### [Exercise directions]
Up to and including the line that contains "wasm.setup();", write out each line of the material from its first line, exactly.
○ ○ ○ ○ ○ ○ ○
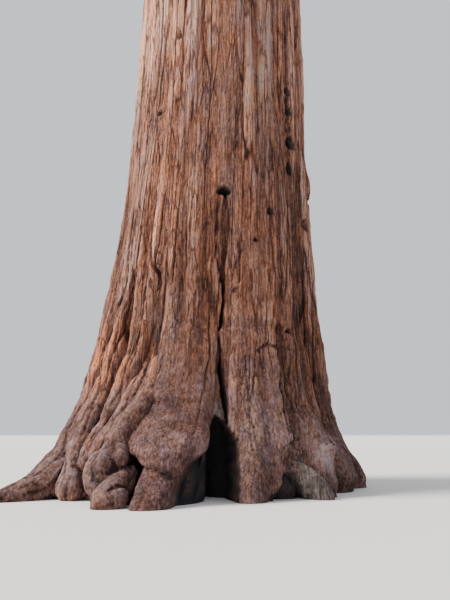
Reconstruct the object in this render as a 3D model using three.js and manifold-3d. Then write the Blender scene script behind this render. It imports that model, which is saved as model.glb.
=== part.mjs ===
// Giant sequoia, a whole old tree rooted in level ground.
// Millimetres, +Z up. The origin is on the flat cut under the trunk, the photographed side faces -Y.
// The living tree is about 80 m tall. Every size here is half of the real one, so it stands 40 m tall.

import * as THREE from 'three';
import { mergeVertices } from 'three/addons/utils/BufferGeometryUtils.js';
import Module from 'manifold-3d';

const wasm = await Module();
wasm.setup();

// Whole tree
const treeHeight = 40000;
const trunkTop = 39200;
const faceGap = 1;

// Trunk stem: radius where the bark runs straight, and how it narrows towards the tip
const stemRadius = 1240;
const stemTaperPower = 3.5;
const stemTaperFullness = 0.9;
const tipRadius = 50;
const trunkSides = 44;
const trunkRings = 17;
const ringCrowding = 1.8;

// The lower trunk swells and leans a little to the left of the photographed side
const swellRadius = 550;
const swellHeight = 2900;
const baseShift = -330;
const baseShiftHeight = 4500;

// Root flare
const footHeight = 600;
const shoulderHeight = 2500;
const buttressRoundness = 0.6;
const degree = Math.PI / 180;

// Each buttress: angle from the front towards the right, reach at its foot,
// reach of its shoulder higher up, and half its width, all as seen from the trunk's centre
const buttresses = [
  { angle: -72, foot: 600, shoulder: 260, width: 640 },
  { angle: -50, foot: 420, shoulder: 240, width: 420 },
  { angle: -34, foot: 330, shoulder: 210, width: 400 },
  { angle: -13, foot: 760, shoulder: 250, width: 560 },
  { angle: 15, foot: 280, shoulder: 230, width: 420 },
  { angle: 32, foot: 260, shoulder: 210, width: 380 },
  { angle: 50, foot: 300, shoulder: 190, width: 400 },
  { angle: 70, foot: 240, shoulder: 170, width: 400 },
  { angle: 93, foot: 350, shoulder: 250, width: 480 },
  { angle: 121, foot: 420, shoulder: 210, width: 560 },
  { angle: 150, foot: 640, shoulder: 240, width: 620 },
  { angle: 178, foot: 380, shoulder: 220, width: 560 },
  { angle: 207, foot: 700, shoulder: 250, width: 640 },
  { angle: 237, foot: 460, shoulder: 230, width: 560 },
  { angle: 263, foot: 340, shoulder: 200, width: 480 },
];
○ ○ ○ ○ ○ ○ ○
### [Worked solution]
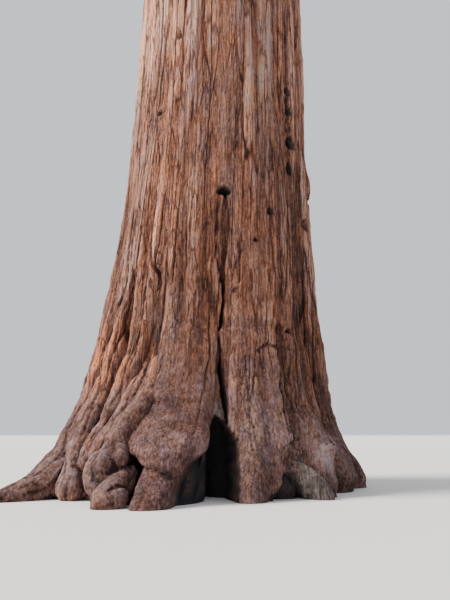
Reconstruct the object in this render as a 3D model using three.js and manifold-3d. Then write the Blender scene script behind this render. It imports that model, which is saved as model.glb.
=== part.mjs ===
// Giant sequoia, a whole old tree rooted in level ground.
// Millimetres, +Z up. The origin is on the flat cut under the trunk, the photographed side faces -Y.
// The living tree is about 80 m tall. Every size here is half of the real one, so it stands 40 m tall.

import * as THREE from 'three';
import { mergeVertices } from 'three/addons/utils/BufferGeometryUtils.js';
import Module from 'manifold-3d';

const wasm = await Module();
wasm.setup();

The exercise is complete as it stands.